The Dalton Gardens Planning Commission will hear public comments on the 2019-2030 Comprehensive Plan draft at 6 p.m. today at Dalton Gardens City Hall, 6360 N. Fourth St.

Plans formed by a nine-member committee of town residents, along with a Spokane consultant, were merged to form the city’s latest draft comprehensive plan. Vern Church was among committee members to craft the city’s latest comp plan, beginning in 2015.

The 40-year Dalton Gardens resident has seen about 30 percent growth in the city since the 1980s when the population hovered below 1,800. The current population is around 2,500.

Most of the city’s growth has been along the Government Way corridor, but residential growth, as once vacant street-front lots are developed, has resulted in more traffic in neighborhoods.

“We’re trying to discourage motorists from treading through neighborhoods and to use Government Way or Highway 95,” he said.

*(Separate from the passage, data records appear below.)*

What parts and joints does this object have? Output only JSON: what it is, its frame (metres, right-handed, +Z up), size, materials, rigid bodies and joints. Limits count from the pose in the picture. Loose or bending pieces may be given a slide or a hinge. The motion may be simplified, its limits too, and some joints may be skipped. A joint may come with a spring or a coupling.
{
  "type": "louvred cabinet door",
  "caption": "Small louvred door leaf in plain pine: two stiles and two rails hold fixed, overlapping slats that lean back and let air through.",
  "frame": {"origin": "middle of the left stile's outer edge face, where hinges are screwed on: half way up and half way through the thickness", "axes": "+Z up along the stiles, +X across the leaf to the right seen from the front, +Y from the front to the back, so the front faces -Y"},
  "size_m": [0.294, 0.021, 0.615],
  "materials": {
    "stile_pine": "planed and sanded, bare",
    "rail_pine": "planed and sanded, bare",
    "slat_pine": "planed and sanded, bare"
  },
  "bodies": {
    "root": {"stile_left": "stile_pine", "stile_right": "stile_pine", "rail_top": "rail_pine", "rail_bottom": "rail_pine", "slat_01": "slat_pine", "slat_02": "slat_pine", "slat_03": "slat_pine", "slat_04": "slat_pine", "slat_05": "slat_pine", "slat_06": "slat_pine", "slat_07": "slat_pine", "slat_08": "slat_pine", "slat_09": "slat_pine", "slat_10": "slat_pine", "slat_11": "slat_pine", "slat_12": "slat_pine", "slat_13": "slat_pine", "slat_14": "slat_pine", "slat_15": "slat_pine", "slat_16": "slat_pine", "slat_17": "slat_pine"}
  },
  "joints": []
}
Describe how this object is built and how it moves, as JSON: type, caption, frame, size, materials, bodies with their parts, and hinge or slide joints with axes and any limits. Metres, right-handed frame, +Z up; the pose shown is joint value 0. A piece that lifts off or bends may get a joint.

A 25 mph speed zone on Fourth and 15th streets has worked so far, but an increase of traffic on narrow residential streets is inevitable, he said.

Mount Carrol Street, where he lives, is an example of a once-quiet street that has turned into a shortcut for a lot of traffic heading to Prairie Avenue, he said.

“It’s fairly narrow and people walk, jog, walk their dogs and ride horses on that street,” Church said. “We have all these people using the street and we want to make sure we keep those streets safe.”

One of the marked changes in the draft comprehensive plan is for mixed-use residential and commercial zones along the Government Way corridor.

Consultants opted for the mixed-use zoning, which allows residential properties such as apartments to mix with businesses, something Church doesn’t like.

“I didn’t like the idea of merging the two together, allowing residences above business, or allowing multi-family housing there,” he said. “Ours is a more market-oriented approach.”

If others disagree with him, he encourages them to take part in today’s hearing, he said.

“Some residents may think that’s a good idea, but I’m not one of them,” he said. “So that’s why getting this out to the public, to let them look at it and voice their own opinions, that’s what’s best for city.”